To prevent the misuse of controlled substances, such as morphine and other opioids, many African countries implement stringent control measures. Instead of adopting a public health program which utilises a human rights approach when treating pain, in particular, and palliative care in general, these countries focus on laws and policies aimed at prevention of drug abuse. In Kenya and South Africa laws and practices controlling the prescribing of pain relief medication ensure, through legislation, that only trained medical practitioners or dentists can prescribe specific forms of medication. When the lack of access to pain relief medication is coupled with the exodus of medical doctors from rural areas — more than 80% of doctors in the continent have relocated to major towns — this introduces unnecessary hardship for many children living in rural areas.
For Quinton having access to care from hospice meant his pain could be managed with a low dose of morphine and later, when the morphine use caused abdominal discomfort, the team could suggest laxatives to allow regular bowel movements to lift discomfort, although his breathing was not easy. Quinton could control his medication himself and, with support, was able to manage it well.

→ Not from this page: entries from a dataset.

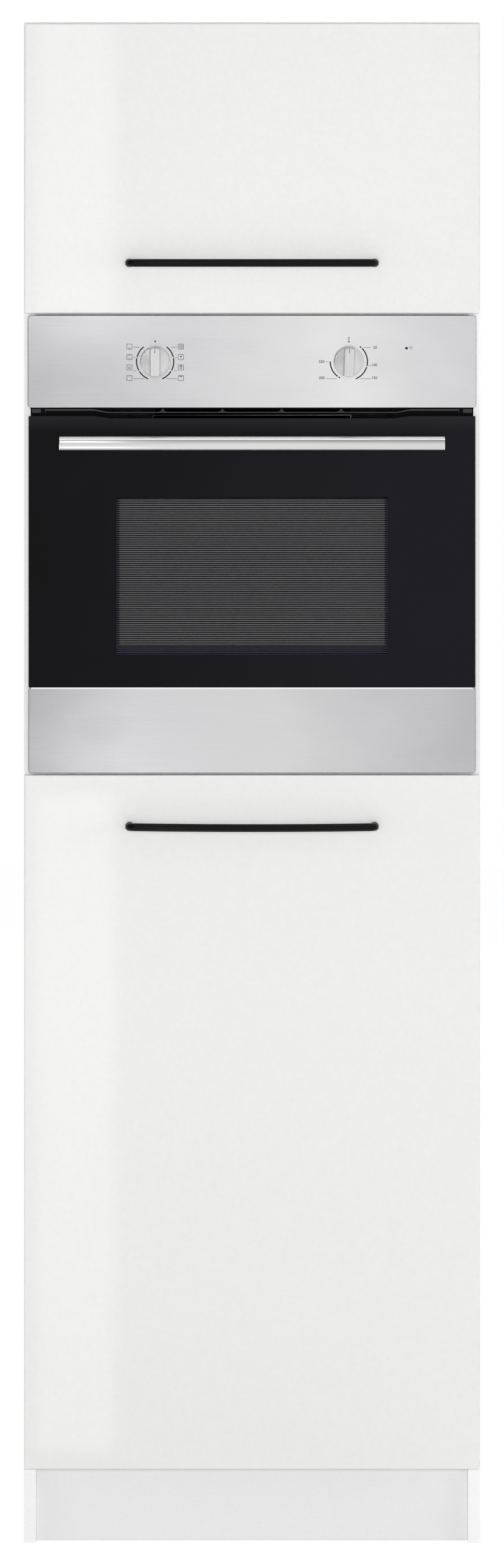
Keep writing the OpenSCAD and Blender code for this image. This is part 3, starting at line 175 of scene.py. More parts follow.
studio = {
    "ambient": 0.31,      # what the world sheds on the unit
    "backdrop": 1.0,      # white as the camera sees it
    # what mirrors show: half is level ahead, three quarters straight up, one level behind
    "room": [(0.5, 0.98), (0.56, 0.8), (0.61, 0.52), (0.685, 0.46), (0.697, 3.0), (0.717, 3.0),
             (0.73, 0.42), (0.85, 0.16), (1.0, 0.24)],
    "leftSide": 0.15,     # how much of it is left at the far left
    "leftFade": (-0.45, -0.1),
    "floorColour": 0.8,
    "floorShare": 0.9,    # how much of the floor is plain backdrop
    "floorGlow": 1.07,
    "floorSize": 16,
}


def makeStudio(sizes):
    world = bpy.data.worlds.new("studioWorld")
    world.use_nodes = True
    tree = world.node_tree
    tree.nodes.clear()
    shed, seen = (addNode(tree, "ShaderNodeBackground", {"Color": even(1), "Strength": sizes[key]})
                  for key in ("ambient", "backdrop"))
    # what gloss and metal show besides: a lamp overhead, a dimmer ceiling and left side
    way = addNode(tree, "ShaderNodeSeparateXYZ", {
        "Vector": addNode(tree, "ShaderNodeTexCoord").outputs["Generated"]}).outputs
    climb = calc(tree, "ARCTAN2", way["Z"], calc(tree, "MULTIPLY", way["Y"], -1.0))
    room = colourRamp(tree, between(tree, climb, 0, 1, -math.pi, math.pi),
                      *((place, even(level)) for place, level in sizes["room"]))
    left = between(tree, way["X"], sizes["leftSide"], 1, *sizes["leftFade"])
    mirrored = addNode(tree, "ShaderNodeBackground", {"Color": room, "Strength": left})
    glossy = addNode(tree, "ShaderNodeLightPath").outputs["Is Glossy Ray"]
    shown = addNode(tree, "ShaderNodeMixShader", {
        0: glossy, 1: seen.outputs[0], 2: mirrored.outputs[0]})
    both = addNode(tree, "ShaderNodeMixShader", {
        0: seenDirectly(tree), 1: shed.outputs[0], 2: shown.outputs[0]})
    addNode(tree, "ShaderNodeOutputWorld", {"Surface": both.outputs[0]})
    scene.world = world

    half = sizes["floorSize"] / 2
    mesh = bpy.data.meshes.new("studioFloor")
    mesh.from_pydata([(-half, -half, 0), (half, -half, 0), (half, half, 0), (-half, half, 0)],
                     [], [(0, 1, 2, 3)])
    floor = bpy.data.objects.new("studioFloor", mesh)
    scene.collection.objects.link(floor)
    paint = bpy.data.materials.new("floorPaint")
    paint.use_nodes = True
    tree = paint.node_tree
    tree.nodes.clear()
    matt = addNode(tree, "ShaderNodeBsdfDiffuse", {"Color": even(sizes["floorColour"])})
    glow = addNode(tree, "ShaderNodeEmission", {"Strength": sizes["floorGlow"]})
    both = addNode(tree, "ShaderNodeMixShader", {
        0: seenDirectly(tree, sizes["floorShare"]), 1: matt.outputs[0], 2: glow.outputs[0]})
    addNode(tree, "ShaderNodeOutputMaterial", {"Surface": both.outputs[0]})
    mesh.materials.append(paint)


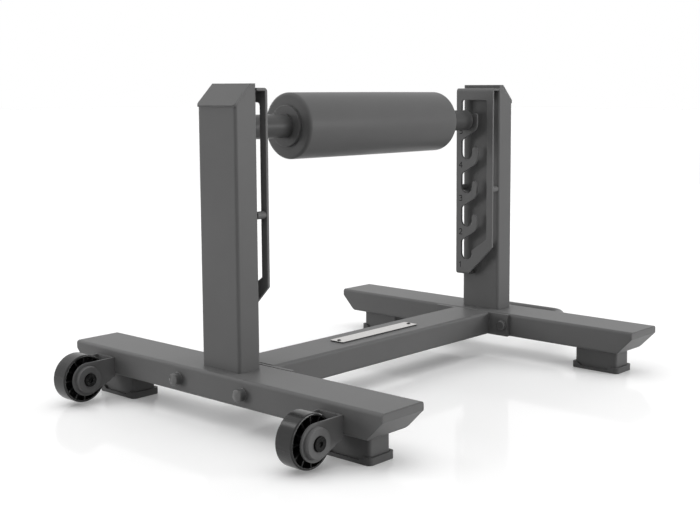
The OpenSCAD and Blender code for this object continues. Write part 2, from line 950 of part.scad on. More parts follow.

Unlike Quinton, many children struggle to receive the necessary care and access pain relief medication because the hidden side of child suffering remains unnoticed. This ‘hidden suffering’ underlies many implementation failures despite broad policy frameworks, programmes and plans developed at a national and international level. What makes this situation worse is the fact that there is limited data indicating the number of children in need and the number of resources in certain areas. This means neither civil society, government nor the international community have a clear understanding of the extent of the problem. Kofi Anan warns us against this saying that, ‘[d]ata gaps undermine our ability to target resources, develop policies and track accountability. Without good data we are flying blind. If you can’t see it, you can’t solve it’ (Kofi Annan, Nature, 2018).
The time is ripe for policy makers to reconsider existing practices and to start taking definitive steps toward removing the anomalies introduced through restrictive legislation. To do this the interests of multiple sectors must be considered. This calls for effective dialogue between all stakeholders — from health professionals and patients to law enforcers and policy makers. Through open dialogue misconceptions and assumptions may be revealed, allowing an improvement in shared meaning between different sectors.
Advocates for palliative care call on countries to ensure State involvement asking for improved resource allocation, the removal of barriers to increase access and the utilisation of evidence- based or evidence-informed interventions. We also state that both governmental and non- governmental institutions, such as Human Rights Commissions and organisations, similar to the African Committee of Experts on the Rights and Welfare of the Child (ACERWC) and UNICEF, need to play a role in bringing these issues to the fore. Offices such as the National Child Council (NCC) in Uganda and the Human Rights Commission in both South Africa and Kenya should partner with government and civil society in determining palliative care needs and in monitoring implementation of policies introduced by governments in terms of the international policy framework.